Enter my week with Circa Survive's Blue Sky Noise already. With a jump to a major label, I think the boys have grown to make audible nuances of alternative growth ready for the masses without losing any integrity or recognizable stance of their beginnings. It will have some fans stand off to the side, scratching their heads for a few listens, while hopefully newer fans will embrace what the radio has delayed them from listening to for so long.
But aren't we the cool kids who knew first?
With a new class ready to take the rock radio reins -alliteration cheese- the community is about to lay their ears onto two bands who have already made their mark.
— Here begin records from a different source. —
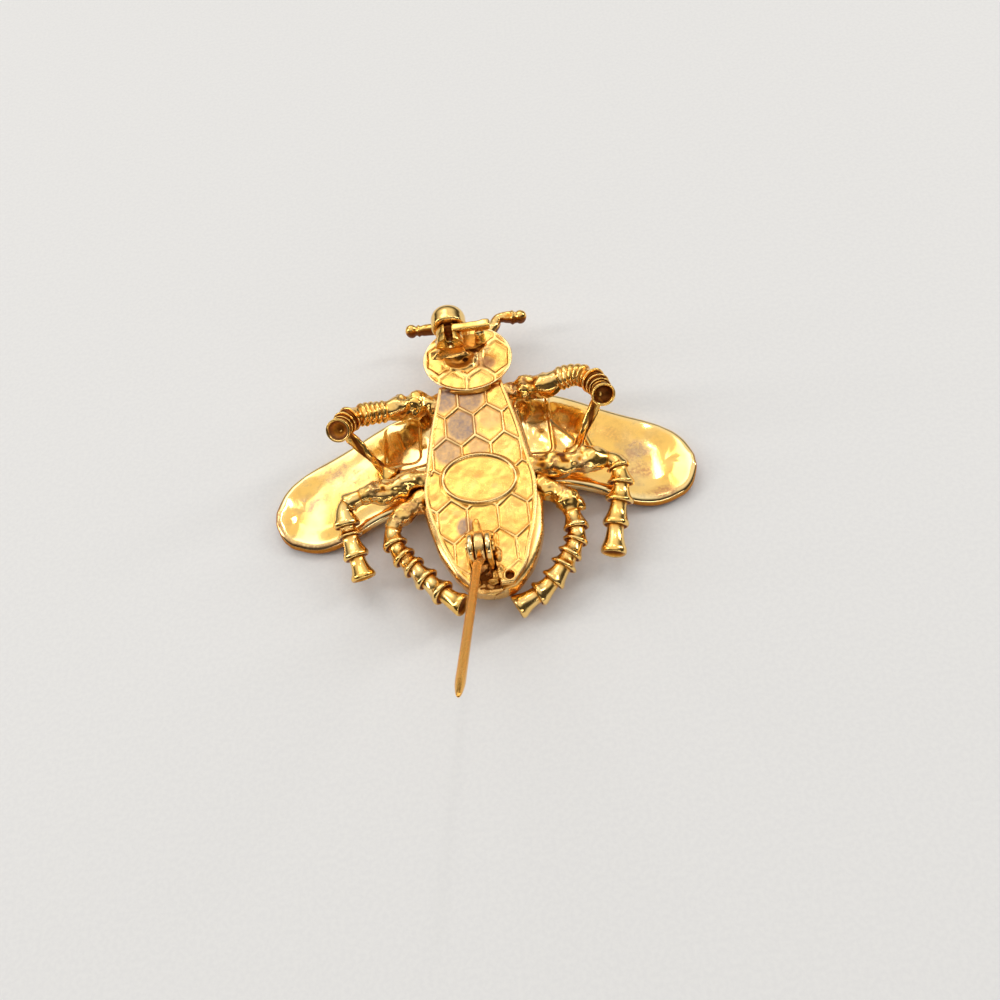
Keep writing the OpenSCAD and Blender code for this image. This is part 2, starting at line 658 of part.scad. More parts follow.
placed() body();
placed() head();
placed() color(gold) mirror([1, 0, 0])  // wing_left
    wing(wing_reach_left, wing_y - wing_skew / 2);
placed() color(gold) wing(wing_reach, wing_y + wing_skew / 2);  // wing_right
placed() color(gold) mirror([1, 0, 0])  // leg_front_left
        front_leg(FRONT_LEFT, FRONT_ROOT_LEFT, [0.445, 0.32, 0.65], wing_y - wing_skew / 2);
placed() color(gold)  // leg_front_right
        front_leg(FRONT_RIGHT, FRONT_ROOT_RIGHT, [0.455, 0.24, 0.65], wing_y + wing_skew / 2);
placed() color(gold) mirror([1, 0, 0]) leg(MIDDLE_LEFT, MIDDLE_ROOT, middle_reach, 0.4, 5);  // leg_middle_left
placed() color(gold) leg(MIDDLE_RIGHT, MIDDLE_ROOT, middle_reach, 0.4, 5);  // leg_middle_right
placed() color(gold) mirror([1, 0, 0]) leg(REAR_LEFT, REAR_ROOT, REAR_REACH, 0.25, 6);  // leg_rear_left
placed() color(gold) leg(REAR_RIGHT, REAR_ROOT, REAR_REACH, 0.25, 7);  // leg_rear_right
placed() color(gold) mirror([1, 0, 0]) antenna([0.55, -0.3]);  // antenna_left
placed() color(gold) antenna([0.6, 0.2]);  // antenna_right
placed() hinge_bracket();
placed() hinge_rivet();
placed() pin_stem();
placed() catch_body();
placed() catch_roller();
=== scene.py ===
from math import pi, radians

import bmesh
import bpy
import numpy as np
from mathutils import Matrix, Vector
from numpy import array, clip, concatenate, cos, hypot, linspace, maximum, minimum, sin, sqrt, stack


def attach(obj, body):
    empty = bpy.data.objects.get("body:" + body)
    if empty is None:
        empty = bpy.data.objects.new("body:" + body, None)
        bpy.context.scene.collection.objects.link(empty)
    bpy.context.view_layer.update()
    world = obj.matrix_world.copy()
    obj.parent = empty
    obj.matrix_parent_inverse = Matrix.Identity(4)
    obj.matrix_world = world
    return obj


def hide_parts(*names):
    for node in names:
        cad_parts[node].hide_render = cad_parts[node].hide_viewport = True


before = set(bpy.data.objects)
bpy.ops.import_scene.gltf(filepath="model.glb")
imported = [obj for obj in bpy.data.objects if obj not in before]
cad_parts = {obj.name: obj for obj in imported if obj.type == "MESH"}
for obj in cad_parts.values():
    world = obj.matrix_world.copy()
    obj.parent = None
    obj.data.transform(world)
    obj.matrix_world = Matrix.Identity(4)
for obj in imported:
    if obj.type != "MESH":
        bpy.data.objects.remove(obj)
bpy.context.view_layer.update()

# Lengths are in millimetres, from a datum in the middle of the back plate, until a piece is made.
MM = 0.001
DATUM = array([0, 3.1833, 0])

PLATE_LEN = 28.2
PLATE_W = 13.6
PLATE_TOP = 7
PLATE_T = 0.8
TAIL_Y = -14.0013
FRONT_Y = 14.1987
SHELL_HALF = 7.4
SHELL_MID = 4.34
CELL_PITCH = 3.65
CELL_STRETCH = 1.4
RIDGE_W = 0.45
CELL_DEPTH = 0.25
OVAL = (9.4, 7.1, 0.45, 0.3, radians(-6))
HEAD_Y = 17.7987
HEAD_W = 11.7
HEAD_LEN = 10.2
HEAD_TOP = 7.6
HEAD_TURN = radians(-5)
WING_CHORD = 15.0024
WING_T = 1.7
WING_ROOT_Z = 2.4
LEG_THIN = 1
LEG_WIDE = 1.54
PIN_Z = 9.8
HINGE = array([-0.5, -10.4013, PIN_Z])
EYE_W = 1.05
EYE_GAP = 0.13
EYE_R = 1.75
EAR_T = 0.7
EAR_R = 1.6
CATCH_X = -1.9
RING_Y = (18.167, 19.317)
ROLLER_Y = (19.417, 20.667)
DOME_Y = 21.067
VENT = (2.448, TAIL_Y + 0.9)
NOTCH_HALF = 1.768
ANTENNA_ROOT_Y = 22.6947
ANTENNA_TIP = (7.6, 26.1987, 4.2)
# Reach and forward shift of the right and the left wing
WINGS = ((27.2, 0.6), (26.8, -0.2))
# How far a leg's table reaches out
FRONT_REACH = 11.2
MIDDLE_REACH = 9.6
REAR_REACH = (14.2, 14.2, 14)

# Shapes: share along the piece, then half width, depth and lean, or the wing's front and rear edge and
# height. A leg's table holds places on its path.
PLAN = [
    [0, 0.36, 0.06], [0.03, 0.46, 0.06], [0.06, 0.56, 0.057], [0.1, 0.645, 0.055], [0.15, 0.715, 0.04],
    [0.2, 0.79, 0.03], [0.28, 0.885, 0.026], [0.36, 0.965, 0.01], [0.43, 1, 0], [0.48, 1, 0],
    [0.56, 0.945, 0], [0.66, 0.88, 0], [0.76, 0.815, 0], [0.87, 0.72, 0], [1, 0.6, 0]]
SHELL = [
    [-0.014, 0.18, 0.3, 0.055], [0, 0.34, 0.45, 0.055], [0.02, 0.44, 0.56, 0.055], [0.05, 0.54, 0.68, 0.06],
    [0.08, 0.63, 0.75, 0.06], [0.12, 0.72, 0.84, 0.06], [0.2, 0.85, 0.913, 0.05],
    [0.28, 0.925, 0.967, 0.04], [0.36, 0.975, 1, 0.015], [0.43, 1, 1, 0], [0.46, 1, 0.97, 0],
    [0.56, 0.95, 0.85, 0], [0.66, 0.89, 0.82, 0], [0.76, 0.83, 0.93, 0], [0.87, 0.743, 1, 0],
    [1, 0.63, 0.95, 0], [1.01, 0.5, 0.75, 0]]
HEAD = [
    [0.02, 0.3], [0.06, 0.48], [0.14, 0.6], [0.26, 0.69], [0.42, 0.74], [0.62, 0.75], [0.86, 0.72],
    [0.93, 0.7]]
WING = [
    [0.24, 0.9, -0.06, 1], [0.36, 0.87, -0.06, 0.8], [0.49, 0.79, -0.11, 0.55], [0.61, 0.69, -0.2, 0.33],
    [0.72, 0.61, -0.27, 0.12], [0.81, 0.545, -0.275, 0], [0.89, 0.455, -0.235, 0.03],
    [0.945, 0.36, -0.185, 0.12], [0.98, 0.245, -0.1, 0.25], [1, 0.115, 0.005, 0.42]]
FRONT_RIGHT = [
    [0, 0, 0], [0.28, -0.03, 0.08], [0.43, -0.05, 0.13], [0.55, -0.02, 0.16], [0.72, -0.03, 0.21],
    [0.85, -0.1, 0.25], [0.94, -0.23, 0.31], [0.98, -0.39, 0.39], [0.99, -0.52, 0.47]]
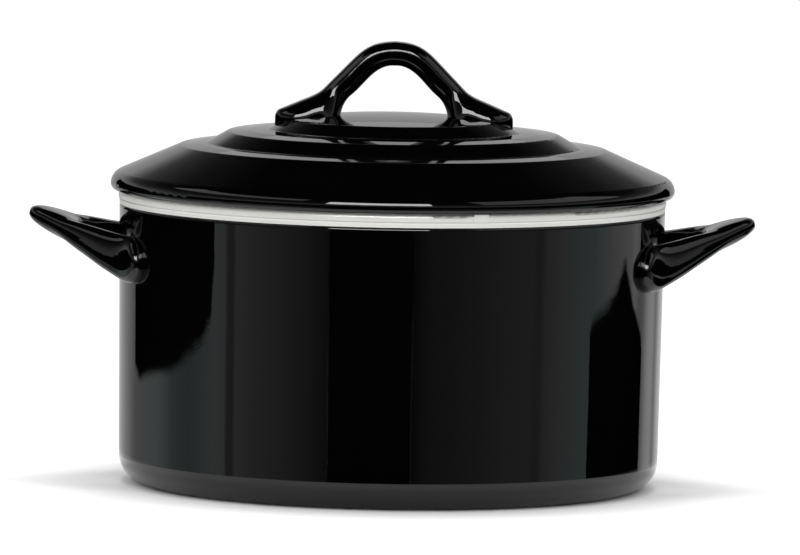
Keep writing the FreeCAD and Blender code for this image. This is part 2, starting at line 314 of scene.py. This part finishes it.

One who have held attention and fans for some years now, and one that disappeared and are looking to return.
Deftones will release their highly anticipated return, Diamond Eyes, next month. From the first two tracks, it is, well, Deftones material. The vocals are feathering to fingernails scratching at chalkboards at a collegiate level. It's what we wanted, and for the most part, people seem pleased.
Then we have Far, returning to music after skipping a decade, with At Night We Live. Highly reminiscent of how I still feel about Filter's Short Bus, there's a sonic blast of guitar and vocals. As I'm brought back to what Far were known for, I wonder if kids will understand that now. If a band called The Smashing Pumpkins came along and released Siamese Dream today, is it the tree in the forest that falls and no one gives a shit, or is it still a necessity to fall and plug the oversupplying flood like a dam?
Like I felt a lot of the past few years' indie implements have been a revitalization of 80's synth and pop, it seems there are bands that still care about the songwriting and arrangements of mid-90's alternative sirens and to-the-point choruses. Maybe this is what we need right now. Maybe we need someone to show us that rock music isn't dead on a mass level -- maybe we just shot it in the face with all our high priced bullshit glam and what-thefuck-ever "artistic creativity."
It's just music. For so long I wanted the masses to hear it. Finally, I think they'll get their chance with Circa Survive and take in their past loves of Far and Deftones. At least they can have something with substance, and not substance abuse.